Expliquei algumas estratégias nutricionais que podem ser aplicadas, citei alguns chás (infusão) e disse que seriam inseridos no plano alimentar. Até que fui surpreendida com 'nossa, vou adorar tomar seu chá' com uma entonação extremamente maliciosa.
Me senti constrangida, mas assumi, mentalmente, a culpa: 'Devo ter falado algo errado e não me fiz entender'. Retomei a razão e pensei: 'Opa, a culpa não é minha, estou apenas fazendo meu trabalho'.
De qualquer forma, aquela frase me deixou abalada, uma vez que a relação profissional da saúde-paciente foi quebrada. Me senti reduzida a algo de teor exclusivamente sexual.
Sou autônoma e não tive a quem recorrer. Na verdade, até repensei minha prática profissional, em maneiras de limitar algumas palavras —sendo que o problema nunca foi o meu comportamento.

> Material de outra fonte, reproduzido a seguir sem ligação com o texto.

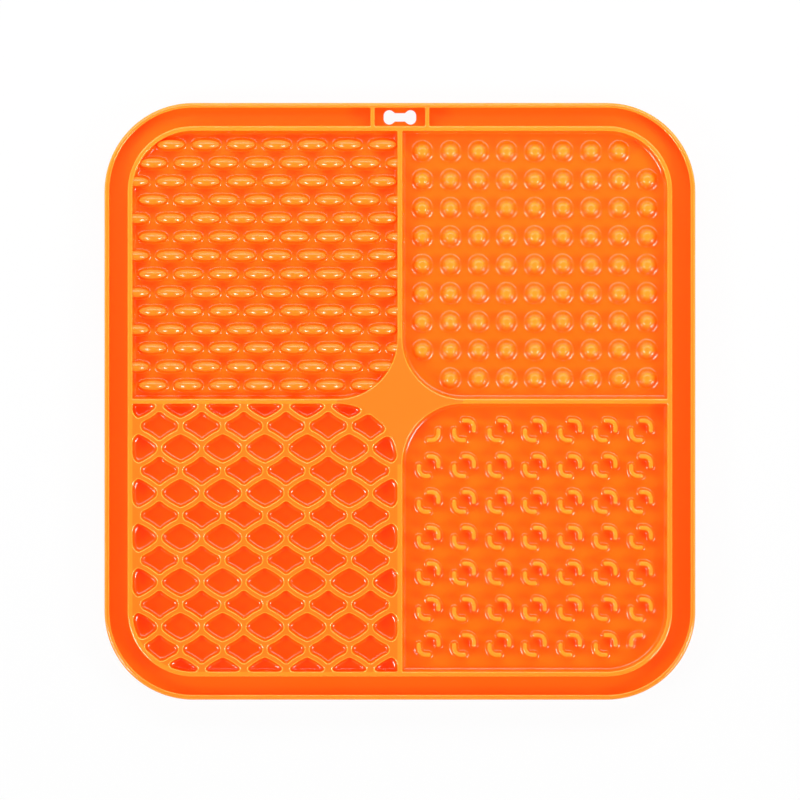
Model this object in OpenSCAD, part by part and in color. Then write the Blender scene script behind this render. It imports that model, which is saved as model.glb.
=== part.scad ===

Fui a vítima."
Consequências na saúde mental
Em primeiro lugar, a mulher que sofreu um assédio sexual começa a duvidar de si mesma por conta da ideia machista de que "se fui assediada, fiz algo para merecer isso", segundo Ângela Figueiredo, mestre e doutora em psicologia clínica pela PUC-RS (Pontifícia Universidade Católica do Rio Grande do Sul). "Depois, fazemos algo que se chama de invalidação emocional, que é invalidar o que a gente sente como se estivéssemos erradas."
Entre as principais consequências mentais desse assédio estão os transtornos de ansiedade —que se dividem em TAG (transtorno de ansiedade generalizada), transtorno de pânico e fobia social — e a síndrome de burnout.
De acordo com a psicóloga, profissionais de saúde podem sofrer mais com as consequências de um assédio. "Além de questionar o que fez como mulher, ela também questiona o que fez como profissional para ter dado espaço ao assédio", diz. Na visão dela, a área da saúde possui muitas chefias masculinas, o que também dificulta o processo todo.
Figueiredo explica que o ideal é que essa mulher procure ajuda de um profissional de saúde mental, seja psicólogo ou psiquiatra. "A primeira parte do tratamento psicológico é colocar a responsabilidade no lugar certo: no assediador".
O que diz a lei
Assédio sexual e moral no ambiente de trabalho são tipificados como crime no Código Penal brasileiro. O primeiro é o ato de constranger alguém com finalidade de obter vantagem sexual (art. 216-A). O segundo (art. 146-A) envolve a desqualificação reiterada de uma pessoa —por palavras, gestos ou atitudes — no ambiente de trabalho.
"No caso de profissionais de saúde que sofrem com abusos físicos ou verbais de superiores, colegas ou pacientes, ambas as legislações pode ser aplicada", explica Yasmin Curzi de Mendonça, advogada e pesquisadora do CTS/FGV Direito Rio.
Do ponto de vista legal, a mulher vítima de violência pode recorrer em qualquer delegacia, não só na DEAM (Delegacia Especializada no Atendimento à Mulher), para fazer queixa. Há ainda o canal gratuito de denúncia para as mulheres, o 180.
A vítima também pode levar o caso ao RH da empresa, com provas e até testemunhas, se for o caso. "O empregador pode ser responsabilizado legalmente também, se não propiciar um ambiente seguro para os trabalhadores (art. 157, I, CLT) e, portanto, a vítima poderia também demandar reparações no âmbito da justiça trabalhista, caso não tenha contado com o apoio necessário do RH de sua empresa", diz.